Ev işlerini erteleme
Erteleme başlığı benim için gerçekten büyük bir mesele. Ayakkabılıkta geçen yazdan tamir edilmeyi bekleyen bir sandalet var örneğin. Kızımın artık kullanmadığı bir oyun köşesi var. Nasıl tarif etmeli bilmem. Tekerlekli küçük bir mobilya. Önünde kara tahta var. Tebeşirle yazı yazıyorsun. Üst kısmında ise bir perde var. O sayede kukla tiyatrosu da oluyor. İç kısımda üç far var. Biz oraya el kuklalarını, müzik aletlerini ve oyuncak çay takımlarını koymuştuk. Çünkü en çok kafecilik ve oynardık kızım küçükken. Epeydir odasında kalabalık yaratıyordu. Ben de içindekileri bir kutuya boşalttım ve oyun köşesini muayenehaneye götürdüm. Kızımın ayırdıklarımın hiçbirinde gözü yok ama bir poşete doldurduğum gibi vermek de istemedim. Ayırmak, bakmak, muayenehaneye götüreceklerime karar vermek, kalanı içinse uygun bir adres bulmak... İşte ertelediklerim listesinden bir madde daha. Kendime zulmetmemek için her gün bir iş yapmaya çalışıyorum bir süredir. Bu bazen ayıklanmayı bekleyen bir kutu oluyor, bazen temizlenecek yerleşecek bir çekmece. Sabah uyandığımda kendime soruyorum: Bugün işe gitmeden önce evdeki dağınıklığı giderecek, yapılacaklar listesinden neyi seçmek ve yapmak istersin? Bu sabah mutfaktaki kuru bakliyat çekmecesini boşalttım, sildim, yerleştirdim örneğin. Her gün beş, on dakikalık bir iş, yalnızca bir iş yapmak zor değil ne de olsa. Yarın anneme iade edeceğim koltuk örtülerini, arabam servisteyken eve getirdiğim kamp sandalyelerini arabaya taşıyacağım mesela. Benim erteleme ile mücadelem böyle. Parçala, böl, küçük bir adım at, her gün küçük bir adım at, durma!
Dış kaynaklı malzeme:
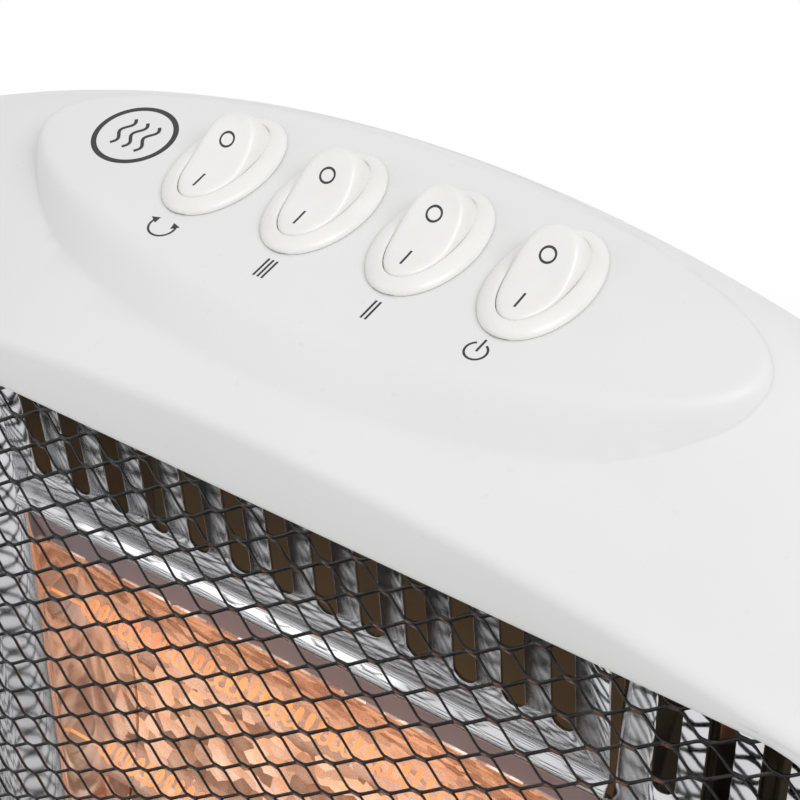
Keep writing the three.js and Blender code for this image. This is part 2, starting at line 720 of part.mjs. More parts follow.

Yayımlanma hayallerini erteleme
Geçen gün öykü dosyamı açtım. Eskisini korumakla beraber yeniden biçimlendirdim. Öncelikle ismini değiştirdim. Kimi öyküleri attım. Bir önceki dosyaya adını verdiği için ilk sıraya yerleşen dosyanın en uzun öyküsünü ortalara aldım. Kimi yerleri değiştirdim, diyalogları kısalttım. Daha kısa, kıvrak saydığım, atmosferini daha güçlü bulduğum öyküleri öne aldım. Yeniden yerleştirdim ve dosyayı kaydettim. Sıradaki iş, daha önceden yolladığım ve dosyayı reddeden yayınevlerini not almak ve henüz yollamadıklarıma göndermek. Vira bismillah!
Hareket etmeyi erteleme
Bu benim için başa çıkması en zor mesele. Araba servisteyken mecburen yürüyordum. Üstelik yogaya da gidiyordum. Ama işte günler kısaldı, arabasızken gitmek gelmek beni yordu, Deniz'in ev ödevleri çoğaldı. Derken yogaya da ara verdim. Eve mat ve yoga matı sipariş verdim. Aynı her gün bir iş mantığıyla yaklaşabilirsem daha başarılı olurum belki. Her gün matı açıp hareket etmek olmalı belki de hedefim. Bazen yalnızca on dakika, bazen yirmi beş dakika. Önemli olan her gün bir miktar hareket etmek.
Erken yatmayı erteleme
Kızım büyüdü. Çoğu sabah kendiliğinden uyanıyor, hazırlanıyor, bana pek de ihtiyacı yok. Yine de o okula giderken ayakta olmak istiyorum. Yataktan kolay ve dinç çıkmanın yolu uykuyu iyi almaktan geçiyor. Hava erken kararınca geceler uzuyor. Zaman algısı da değişiyor. Tuhaf şey. Yaz kış aynı saatte eve geldiğim halde akşam yemeğini yedikten sonra bakıyorum ooo saat daha 19.30 falan. Ne istersem yaparım. İstersem kitap okurum, istersem bloğuma yazarım, istersem ortalığa el atarım. Uzun kış geceleri diyorum, hobilerime bile zaman ayırırım. Alırım binlik yapboz örneğin, hiç üşenmem seve seve yaprım, çerçeveletirim sonra. Tablo gibi asarım. Güzel bir film izlerim battaniyenin altına girip. Kek pişiririm bazı geceler. Daha uzun, keyifli banyo yaparım. Evde spa keyfi. Siber aylaklık edip öldürmezsem zamanı, uyuyana kadar önümde uzanan 3,5 saat yeter de artar dinlenmeye, üretmeye, eğlenmeye... Uykumu alır kalkarım ertesi gün. Bakarsın güne hareketle bile başlarım, uyumayı ertelemeyince.
Hadi bana eyvallah. Yemeğin ardından yedik, içtik. Kızım tatlı yapmış, ayıptır söylemesi. Kirli bardak, tabakları kaldırıp doğru yatağa. Zira esnemekten ağzım yırtılacak. Bu bir eşik, aşınca kaçıyor zalim. Tecrübeyle sabit.